Seuls les médias de service public sont sous votre surveillance. Souhaiteriez-vous de voir cette mission élargie ?
En effet, nous ne contrôlons pas tous les autres programmes destinés à la population luxembourgeoise. Les radios à réseau d’émission, les radios locales, les télévisions communales ou associatives sont en dehors de notre champ d’application dans le cadre des élections. Nous l’avions pourtant demandé. À mon sens, il y a un gros trou dans la raquette. Il y a un risque potentiel que les présentations des candidats soient déséquilibrées. Je ne suis pas trop inquiet pour les antennes de service public : ce sont des professionnels qui ont l’habitude de ces questions. Mais sur d’autres médias, il y a parfois des amateurs, voire des bénévoles, pas forcément formés à ces questions, parfois dépendants d’un financement communal. On leur fait un courrier en les rendant attentifs à la nécessité d’être équilibré, mais nous n’avons pas de réel moyen d’action.

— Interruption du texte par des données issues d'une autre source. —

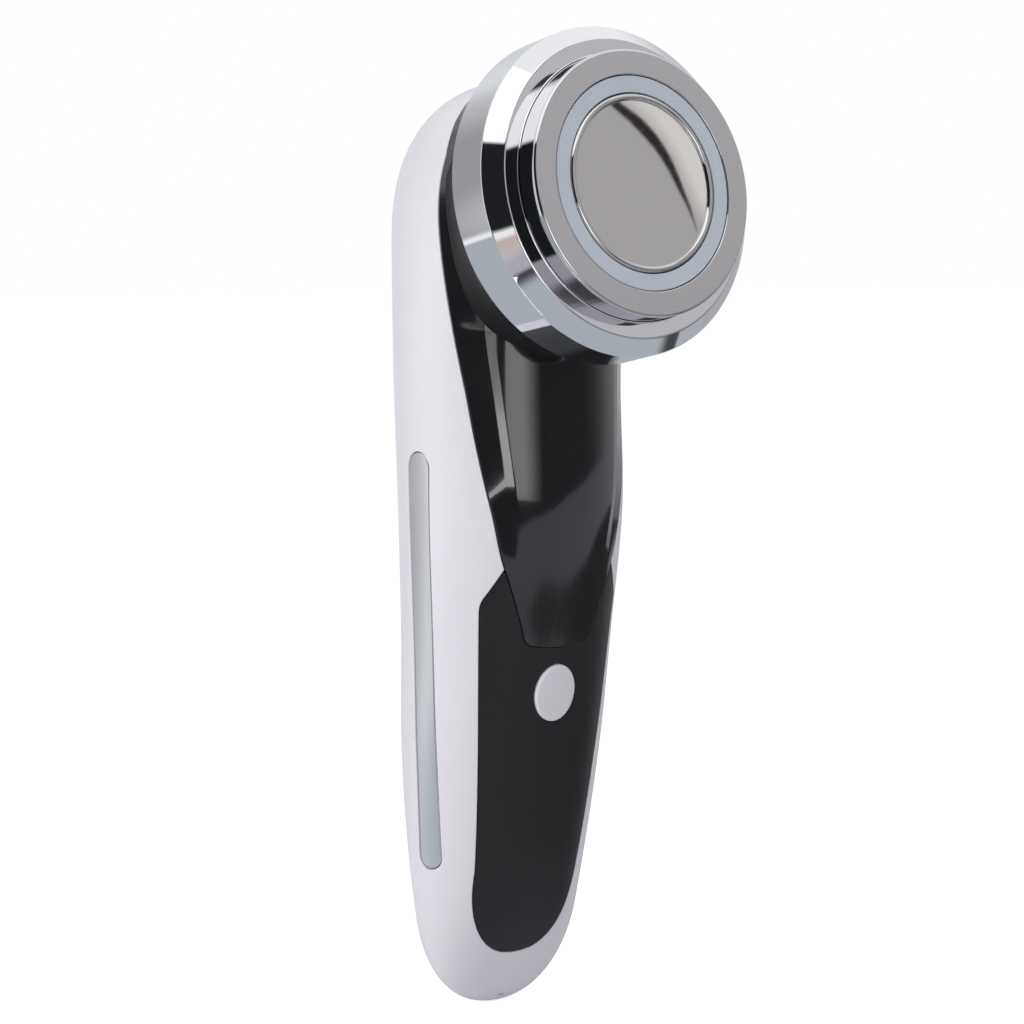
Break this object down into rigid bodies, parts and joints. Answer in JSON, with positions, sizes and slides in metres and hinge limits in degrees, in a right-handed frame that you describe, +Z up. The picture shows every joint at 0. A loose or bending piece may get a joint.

Pourquoi votre proposition n’a-t-elle pas été retenue ?
C’était une affaire de timing. Ces questions ont été réglées dans la loi électorale qu’il fallait modifier rapidement par rapport à l’inscription des étrangers. On ne perd pas espoir. Avec l’expérience qu’on va acquérir avec trois élections en douze mois (les élections européennes se tiendront moins d’un an après les communales, ndlr), on peut penser que le législateur pourra élargir notre rayon d’action.
Un autre pan qui reste en dehors de votre compétence est la communication électorale en ligne...
Il y a un projet en cours à Bruxelles sur les communications politiques en ligne pour assurer la transparence des messages. Les communications politiques devront être signalées comme contenu sponsorisé, avec un moyen de tracer le financement. Mais ce projet ne s’appliquera que pour les élections européennes. Une piste peut être d’adapter ce texte aux besoins luxembourgeois. Pour ce qui est du contenu des messages, on ne peut que se fier à l’autorégulation que les partis ont mis en place à travers un code de conduite encadrant les modalités de campagne. Ils se sont engagés, par exemple, à ne pas s’insulter sur les réseaux sociaux.
Les chaînes de RTL Belgique étaient basées au Luxembourg et sont retournées à Bruxelles. Quel est l’intérêt pour ces chaînes d’être régulées au Luxembourg plutôt que dans leur pays ?
La Belgique a fait pression pour rapatrier ces chaînes arguant qu’il n’y avait pas de substance au Luxembourg. D’autant que ces chaînes n’appartiennent plus à RTL et ont été vendues à des partenaires flamands. Les raisons peuvent être diverses de s’établir au Luxembourg : prosaïquement fiscales, peut-être régulatoires en sachant que le régulateur n’a pas beaucoup de moyens, mais aussi politiques. On le voit avec les chaînes de RTL en Hongrie qui échappent ainsi à des problèmes posés par le régulateur hongrois et à la pression des autorités hongroises.
Vous avez pointé un manque de moyens financiers et humains.
Notre budget pour 2023 est le même qu’en 2022, malgré les index et sans tenir compte des besoins supplémentaires que l’on a clairement identifiés. Nous avions calculé qu’il nous faudrait quatre postes de plus (actuellement, douze fonctionnaires à temps plein travaillent au sein de l’Alia, dont quatre ont renforcé l’équipe en 2020, ndlr), mais cela nous a été refusé. Nos moyens ne sont pas suffisants pour réaliser une surveillance réelle des 400 chaînes que nous avons sous notre supervision. Cela veut dire que nous travaillons essentiellement à partir de signalements ou de plaintes qui déclenchent une procédure et une enquête. Aucun régulateur ne réalise une surveillance active, complète de toutes les chaînes. Ils peuvent en revanche établir des cibles spécifiques où faire des contrôles plus réguliers. Pour palier ce manque, nous réfléchissons à l’utilisation de l’intelligence artificielle qui peut être un outil intéressant surtout pour la surveillance des images, pour repérer la nudité par exemple. Les Allemands l’utilisent déjà en partie. Ils constatent qu’il y a très peu de faux positifs, 90 pour cent des images signalées sont effectivement problématiques. En revanche pour l’oral, c’est moins probant, avec des taux de moins de trente pour cent. L’aspect européen de nos obligations est très important car il nous permet de suivre ce qui se passe chez des régulateurs mieux dotés que nous. Si on veut suivre les dossiers européens et être actif sdans les dossiers bilatéraux, il nous faut plus de ressources. Aujourd’hui, on est obligés de laisser tomber certains volets alors qu’ils seraient important pour assurer la présence du Luxembourg dans ce concert européen et aussi défendre les intérêts de nos fournisseurs.